**What is needed**
For this exercise, copy out each line of the material below that includes "from".
═════ Rows
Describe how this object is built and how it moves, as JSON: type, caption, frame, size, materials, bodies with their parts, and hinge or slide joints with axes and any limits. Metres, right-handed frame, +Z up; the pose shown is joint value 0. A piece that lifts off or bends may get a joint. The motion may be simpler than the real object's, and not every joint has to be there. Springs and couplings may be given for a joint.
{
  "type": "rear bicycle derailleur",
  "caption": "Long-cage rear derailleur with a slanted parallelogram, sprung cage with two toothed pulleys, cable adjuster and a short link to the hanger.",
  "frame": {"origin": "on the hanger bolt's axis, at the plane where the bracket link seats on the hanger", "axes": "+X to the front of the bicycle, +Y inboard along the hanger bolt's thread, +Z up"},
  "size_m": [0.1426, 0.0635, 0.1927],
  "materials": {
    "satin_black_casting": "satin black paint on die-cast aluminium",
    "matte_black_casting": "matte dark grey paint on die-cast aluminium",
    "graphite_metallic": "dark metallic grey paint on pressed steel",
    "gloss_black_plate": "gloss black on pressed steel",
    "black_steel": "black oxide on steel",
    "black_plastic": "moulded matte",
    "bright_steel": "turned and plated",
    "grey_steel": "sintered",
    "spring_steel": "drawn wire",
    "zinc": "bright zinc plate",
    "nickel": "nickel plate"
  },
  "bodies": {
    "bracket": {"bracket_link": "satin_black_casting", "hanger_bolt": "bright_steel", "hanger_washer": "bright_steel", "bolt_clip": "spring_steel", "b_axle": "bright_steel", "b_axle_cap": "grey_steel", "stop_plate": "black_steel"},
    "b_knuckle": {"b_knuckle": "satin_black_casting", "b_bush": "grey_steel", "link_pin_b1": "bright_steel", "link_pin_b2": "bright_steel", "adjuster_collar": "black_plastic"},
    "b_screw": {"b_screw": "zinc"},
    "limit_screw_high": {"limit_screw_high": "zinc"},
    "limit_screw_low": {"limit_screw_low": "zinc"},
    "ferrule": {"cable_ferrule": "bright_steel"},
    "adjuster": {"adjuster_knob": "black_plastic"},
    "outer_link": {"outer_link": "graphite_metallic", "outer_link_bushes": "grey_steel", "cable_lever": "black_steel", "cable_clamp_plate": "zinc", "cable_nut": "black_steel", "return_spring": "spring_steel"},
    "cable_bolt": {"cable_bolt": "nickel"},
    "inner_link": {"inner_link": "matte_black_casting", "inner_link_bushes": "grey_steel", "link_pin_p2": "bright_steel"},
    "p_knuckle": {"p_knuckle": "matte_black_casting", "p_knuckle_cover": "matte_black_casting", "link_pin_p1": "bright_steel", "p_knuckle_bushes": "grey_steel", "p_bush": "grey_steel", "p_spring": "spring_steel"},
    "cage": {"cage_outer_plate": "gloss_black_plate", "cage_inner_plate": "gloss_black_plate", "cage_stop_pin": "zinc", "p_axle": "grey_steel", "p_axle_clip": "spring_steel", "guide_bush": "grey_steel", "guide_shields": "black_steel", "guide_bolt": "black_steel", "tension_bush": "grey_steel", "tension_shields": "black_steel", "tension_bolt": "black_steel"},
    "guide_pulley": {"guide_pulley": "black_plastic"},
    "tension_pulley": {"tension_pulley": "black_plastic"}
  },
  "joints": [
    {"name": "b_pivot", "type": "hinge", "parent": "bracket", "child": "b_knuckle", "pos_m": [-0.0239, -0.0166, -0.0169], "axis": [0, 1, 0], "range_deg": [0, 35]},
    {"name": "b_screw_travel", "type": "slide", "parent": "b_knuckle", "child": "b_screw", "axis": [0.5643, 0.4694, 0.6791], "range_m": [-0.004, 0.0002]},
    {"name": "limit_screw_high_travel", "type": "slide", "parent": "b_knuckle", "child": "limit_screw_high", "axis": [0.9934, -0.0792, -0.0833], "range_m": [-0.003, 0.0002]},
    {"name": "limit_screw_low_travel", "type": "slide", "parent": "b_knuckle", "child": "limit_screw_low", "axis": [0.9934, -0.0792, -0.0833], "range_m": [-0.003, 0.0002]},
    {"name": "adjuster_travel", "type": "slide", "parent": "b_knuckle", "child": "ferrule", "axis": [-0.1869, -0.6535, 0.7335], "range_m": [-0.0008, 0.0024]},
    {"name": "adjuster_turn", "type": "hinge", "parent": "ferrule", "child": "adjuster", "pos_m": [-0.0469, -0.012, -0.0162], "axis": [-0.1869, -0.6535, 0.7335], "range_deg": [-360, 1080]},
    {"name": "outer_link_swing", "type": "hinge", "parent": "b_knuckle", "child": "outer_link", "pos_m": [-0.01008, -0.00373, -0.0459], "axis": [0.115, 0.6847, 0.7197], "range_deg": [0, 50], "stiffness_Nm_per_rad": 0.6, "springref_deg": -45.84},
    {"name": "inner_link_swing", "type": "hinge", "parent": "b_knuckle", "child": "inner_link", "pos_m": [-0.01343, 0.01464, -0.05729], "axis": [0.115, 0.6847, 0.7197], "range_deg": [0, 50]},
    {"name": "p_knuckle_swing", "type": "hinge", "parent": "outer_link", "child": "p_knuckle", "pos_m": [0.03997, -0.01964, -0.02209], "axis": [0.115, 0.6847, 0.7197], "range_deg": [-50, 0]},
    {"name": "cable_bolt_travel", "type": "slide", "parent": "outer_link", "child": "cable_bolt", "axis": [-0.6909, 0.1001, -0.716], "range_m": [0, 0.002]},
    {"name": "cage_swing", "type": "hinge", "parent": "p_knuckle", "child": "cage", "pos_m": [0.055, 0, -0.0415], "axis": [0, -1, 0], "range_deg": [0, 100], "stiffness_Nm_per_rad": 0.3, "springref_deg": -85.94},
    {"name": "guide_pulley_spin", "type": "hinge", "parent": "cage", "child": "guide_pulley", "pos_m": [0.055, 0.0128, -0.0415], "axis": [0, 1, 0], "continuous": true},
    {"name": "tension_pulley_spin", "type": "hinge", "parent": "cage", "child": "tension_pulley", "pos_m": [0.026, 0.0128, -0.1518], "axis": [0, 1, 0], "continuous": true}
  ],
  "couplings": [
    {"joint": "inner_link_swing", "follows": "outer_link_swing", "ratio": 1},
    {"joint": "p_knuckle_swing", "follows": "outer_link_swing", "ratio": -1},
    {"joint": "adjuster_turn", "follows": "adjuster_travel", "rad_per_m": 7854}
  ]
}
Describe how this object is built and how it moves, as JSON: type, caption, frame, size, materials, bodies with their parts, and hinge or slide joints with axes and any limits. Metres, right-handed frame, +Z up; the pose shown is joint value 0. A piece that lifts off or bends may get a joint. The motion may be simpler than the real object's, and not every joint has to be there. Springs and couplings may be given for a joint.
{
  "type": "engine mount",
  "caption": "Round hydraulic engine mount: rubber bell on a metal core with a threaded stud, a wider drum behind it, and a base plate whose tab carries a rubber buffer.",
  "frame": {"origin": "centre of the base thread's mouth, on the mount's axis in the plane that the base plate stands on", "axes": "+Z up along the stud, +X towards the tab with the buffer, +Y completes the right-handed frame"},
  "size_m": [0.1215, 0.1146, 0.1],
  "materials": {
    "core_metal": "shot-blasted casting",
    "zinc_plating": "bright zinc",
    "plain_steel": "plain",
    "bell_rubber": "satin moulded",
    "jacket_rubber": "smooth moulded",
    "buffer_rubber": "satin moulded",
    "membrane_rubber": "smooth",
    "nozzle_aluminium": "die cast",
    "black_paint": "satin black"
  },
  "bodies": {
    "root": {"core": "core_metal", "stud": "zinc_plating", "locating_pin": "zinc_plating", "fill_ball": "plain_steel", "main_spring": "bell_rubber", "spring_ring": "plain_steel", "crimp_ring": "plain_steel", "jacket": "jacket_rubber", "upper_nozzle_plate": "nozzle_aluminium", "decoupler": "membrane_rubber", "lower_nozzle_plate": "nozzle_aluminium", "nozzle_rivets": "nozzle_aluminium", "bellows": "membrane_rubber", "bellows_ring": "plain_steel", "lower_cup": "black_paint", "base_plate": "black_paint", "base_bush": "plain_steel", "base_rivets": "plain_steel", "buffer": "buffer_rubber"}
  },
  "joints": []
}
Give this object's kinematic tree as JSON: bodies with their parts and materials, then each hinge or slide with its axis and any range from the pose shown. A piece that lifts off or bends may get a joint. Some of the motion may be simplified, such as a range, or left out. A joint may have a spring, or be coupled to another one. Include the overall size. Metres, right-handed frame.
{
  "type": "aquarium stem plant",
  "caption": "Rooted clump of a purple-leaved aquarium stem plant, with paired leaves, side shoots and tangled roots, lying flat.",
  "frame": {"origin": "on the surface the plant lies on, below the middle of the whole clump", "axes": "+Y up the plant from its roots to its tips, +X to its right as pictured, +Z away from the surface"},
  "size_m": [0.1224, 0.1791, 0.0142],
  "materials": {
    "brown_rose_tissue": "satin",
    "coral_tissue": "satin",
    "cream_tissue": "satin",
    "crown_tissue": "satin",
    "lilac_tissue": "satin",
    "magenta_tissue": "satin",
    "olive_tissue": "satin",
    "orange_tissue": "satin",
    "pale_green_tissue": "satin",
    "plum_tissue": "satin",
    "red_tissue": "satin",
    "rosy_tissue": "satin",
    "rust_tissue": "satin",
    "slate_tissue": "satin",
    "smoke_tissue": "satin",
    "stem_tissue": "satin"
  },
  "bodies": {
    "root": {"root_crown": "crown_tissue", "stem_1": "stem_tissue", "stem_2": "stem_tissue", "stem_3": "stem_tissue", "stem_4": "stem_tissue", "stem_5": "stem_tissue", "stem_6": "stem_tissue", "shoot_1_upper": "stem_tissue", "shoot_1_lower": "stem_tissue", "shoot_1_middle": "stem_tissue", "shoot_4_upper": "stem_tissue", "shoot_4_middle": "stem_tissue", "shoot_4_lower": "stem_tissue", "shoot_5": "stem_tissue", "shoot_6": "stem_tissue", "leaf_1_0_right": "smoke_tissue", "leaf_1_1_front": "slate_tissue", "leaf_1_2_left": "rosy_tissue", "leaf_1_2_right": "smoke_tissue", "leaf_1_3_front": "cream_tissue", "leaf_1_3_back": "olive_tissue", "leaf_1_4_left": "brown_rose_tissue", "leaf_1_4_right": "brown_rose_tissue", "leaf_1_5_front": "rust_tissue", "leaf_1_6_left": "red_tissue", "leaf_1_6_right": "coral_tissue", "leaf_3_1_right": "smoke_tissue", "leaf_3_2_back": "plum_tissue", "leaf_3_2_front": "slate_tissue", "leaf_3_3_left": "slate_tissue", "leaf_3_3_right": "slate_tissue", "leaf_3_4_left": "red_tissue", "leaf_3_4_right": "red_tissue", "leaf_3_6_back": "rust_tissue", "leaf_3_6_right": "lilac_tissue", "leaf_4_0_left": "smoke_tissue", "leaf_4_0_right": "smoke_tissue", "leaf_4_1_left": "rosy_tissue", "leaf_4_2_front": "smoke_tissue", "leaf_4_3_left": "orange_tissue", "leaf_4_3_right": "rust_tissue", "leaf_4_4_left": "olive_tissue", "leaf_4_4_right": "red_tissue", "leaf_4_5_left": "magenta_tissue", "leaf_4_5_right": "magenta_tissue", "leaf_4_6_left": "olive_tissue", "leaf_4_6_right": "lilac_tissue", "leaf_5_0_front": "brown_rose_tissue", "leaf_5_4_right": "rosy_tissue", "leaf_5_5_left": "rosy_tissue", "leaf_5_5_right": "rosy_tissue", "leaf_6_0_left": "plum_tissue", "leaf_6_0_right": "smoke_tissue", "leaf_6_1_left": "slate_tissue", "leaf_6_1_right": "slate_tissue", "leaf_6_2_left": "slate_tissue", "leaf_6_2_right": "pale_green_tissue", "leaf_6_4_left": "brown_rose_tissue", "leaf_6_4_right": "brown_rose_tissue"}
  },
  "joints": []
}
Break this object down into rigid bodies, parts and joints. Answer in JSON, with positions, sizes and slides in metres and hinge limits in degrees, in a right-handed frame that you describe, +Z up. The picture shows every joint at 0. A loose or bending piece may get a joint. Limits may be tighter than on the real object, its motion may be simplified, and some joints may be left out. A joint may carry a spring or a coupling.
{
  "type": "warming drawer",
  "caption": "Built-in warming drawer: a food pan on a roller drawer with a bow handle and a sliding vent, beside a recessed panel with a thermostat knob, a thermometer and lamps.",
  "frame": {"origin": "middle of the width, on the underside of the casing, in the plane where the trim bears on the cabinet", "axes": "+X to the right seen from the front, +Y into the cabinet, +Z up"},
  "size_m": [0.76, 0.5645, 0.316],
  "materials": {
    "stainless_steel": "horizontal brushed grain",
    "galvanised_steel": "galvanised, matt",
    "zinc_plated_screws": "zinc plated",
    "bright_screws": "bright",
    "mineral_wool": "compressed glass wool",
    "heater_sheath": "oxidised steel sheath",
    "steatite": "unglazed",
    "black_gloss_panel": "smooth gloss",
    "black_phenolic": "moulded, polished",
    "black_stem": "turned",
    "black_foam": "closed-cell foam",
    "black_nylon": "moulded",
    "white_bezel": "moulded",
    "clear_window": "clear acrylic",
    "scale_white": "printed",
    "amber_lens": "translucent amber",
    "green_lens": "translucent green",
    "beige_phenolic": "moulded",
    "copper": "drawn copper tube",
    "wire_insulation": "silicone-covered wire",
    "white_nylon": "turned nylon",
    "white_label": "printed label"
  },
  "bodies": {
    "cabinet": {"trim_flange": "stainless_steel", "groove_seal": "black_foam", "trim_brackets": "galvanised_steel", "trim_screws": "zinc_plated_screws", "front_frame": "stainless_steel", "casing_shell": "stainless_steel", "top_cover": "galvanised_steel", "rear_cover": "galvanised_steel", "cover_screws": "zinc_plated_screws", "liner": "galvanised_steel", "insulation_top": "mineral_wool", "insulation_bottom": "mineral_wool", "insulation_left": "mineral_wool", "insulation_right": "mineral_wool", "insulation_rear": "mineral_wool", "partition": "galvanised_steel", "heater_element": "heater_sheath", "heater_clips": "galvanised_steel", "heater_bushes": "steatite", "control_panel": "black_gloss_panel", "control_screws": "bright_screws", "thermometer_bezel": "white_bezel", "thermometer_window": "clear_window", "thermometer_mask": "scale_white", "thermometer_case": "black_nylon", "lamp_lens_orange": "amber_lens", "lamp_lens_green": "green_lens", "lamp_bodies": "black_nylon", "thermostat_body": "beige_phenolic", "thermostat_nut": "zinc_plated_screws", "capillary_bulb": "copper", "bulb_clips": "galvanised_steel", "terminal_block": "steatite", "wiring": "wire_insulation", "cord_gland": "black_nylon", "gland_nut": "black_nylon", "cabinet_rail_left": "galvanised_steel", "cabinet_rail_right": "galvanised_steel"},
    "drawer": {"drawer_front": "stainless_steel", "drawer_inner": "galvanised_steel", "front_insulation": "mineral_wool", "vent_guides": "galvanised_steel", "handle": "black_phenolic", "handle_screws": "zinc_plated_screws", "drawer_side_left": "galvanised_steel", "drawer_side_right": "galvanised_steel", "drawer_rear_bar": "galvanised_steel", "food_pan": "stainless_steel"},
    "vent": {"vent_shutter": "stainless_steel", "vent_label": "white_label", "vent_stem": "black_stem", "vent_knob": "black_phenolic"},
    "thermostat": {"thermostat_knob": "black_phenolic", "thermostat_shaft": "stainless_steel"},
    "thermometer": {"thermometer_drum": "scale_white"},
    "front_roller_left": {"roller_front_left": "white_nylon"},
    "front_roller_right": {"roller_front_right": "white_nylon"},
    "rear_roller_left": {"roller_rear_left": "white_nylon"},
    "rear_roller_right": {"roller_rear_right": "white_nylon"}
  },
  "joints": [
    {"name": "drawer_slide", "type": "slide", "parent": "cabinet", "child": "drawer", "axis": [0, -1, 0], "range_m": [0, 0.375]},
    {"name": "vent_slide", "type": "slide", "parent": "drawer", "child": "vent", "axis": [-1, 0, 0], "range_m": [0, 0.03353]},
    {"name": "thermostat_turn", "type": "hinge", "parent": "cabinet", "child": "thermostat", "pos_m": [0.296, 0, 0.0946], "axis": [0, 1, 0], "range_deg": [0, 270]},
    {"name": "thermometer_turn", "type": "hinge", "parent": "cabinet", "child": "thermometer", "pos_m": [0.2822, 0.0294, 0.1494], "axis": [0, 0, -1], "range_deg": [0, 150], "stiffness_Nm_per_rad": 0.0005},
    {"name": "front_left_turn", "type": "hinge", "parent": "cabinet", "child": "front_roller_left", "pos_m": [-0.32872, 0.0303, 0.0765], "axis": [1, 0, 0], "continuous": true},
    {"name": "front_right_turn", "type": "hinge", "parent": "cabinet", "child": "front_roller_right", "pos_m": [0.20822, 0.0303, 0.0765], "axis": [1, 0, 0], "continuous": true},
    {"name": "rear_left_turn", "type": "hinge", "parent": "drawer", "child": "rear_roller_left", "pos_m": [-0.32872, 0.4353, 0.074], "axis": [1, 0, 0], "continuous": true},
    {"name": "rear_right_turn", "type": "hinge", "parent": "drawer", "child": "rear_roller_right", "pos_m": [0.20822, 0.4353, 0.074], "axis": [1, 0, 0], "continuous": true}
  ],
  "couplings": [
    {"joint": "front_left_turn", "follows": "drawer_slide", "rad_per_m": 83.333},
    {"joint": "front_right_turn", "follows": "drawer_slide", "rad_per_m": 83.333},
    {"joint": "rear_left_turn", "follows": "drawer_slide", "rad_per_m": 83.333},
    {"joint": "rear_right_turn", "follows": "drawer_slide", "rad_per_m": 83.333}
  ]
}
══════════
**Completed task**
Give this object's kinematic tree as JSON: bodies with their parts and materials, then each hinge or slide with its axis and any range from the pose shown. A piece that lifts off or bends may get a joint. Some of the motion may be simplified, such as a range, or left out. A joint may have a spring, or be coupled to another one. Include the overall size. Metres, right-handed frame.
  "frame": {"origin": "on the surface the plant lies on, below the middle of the whole clump", "axes": "+Y up the plant from its roots to its tips, +X to its right as pictured, +Z away from the surface"},
  "frame": {"origin": "middle of the width, on the underside of the casing, in the plane where the trim bears on the cabinet", "axes": "+X to the right seen from the front, +Y into the cabinet, +Z up"},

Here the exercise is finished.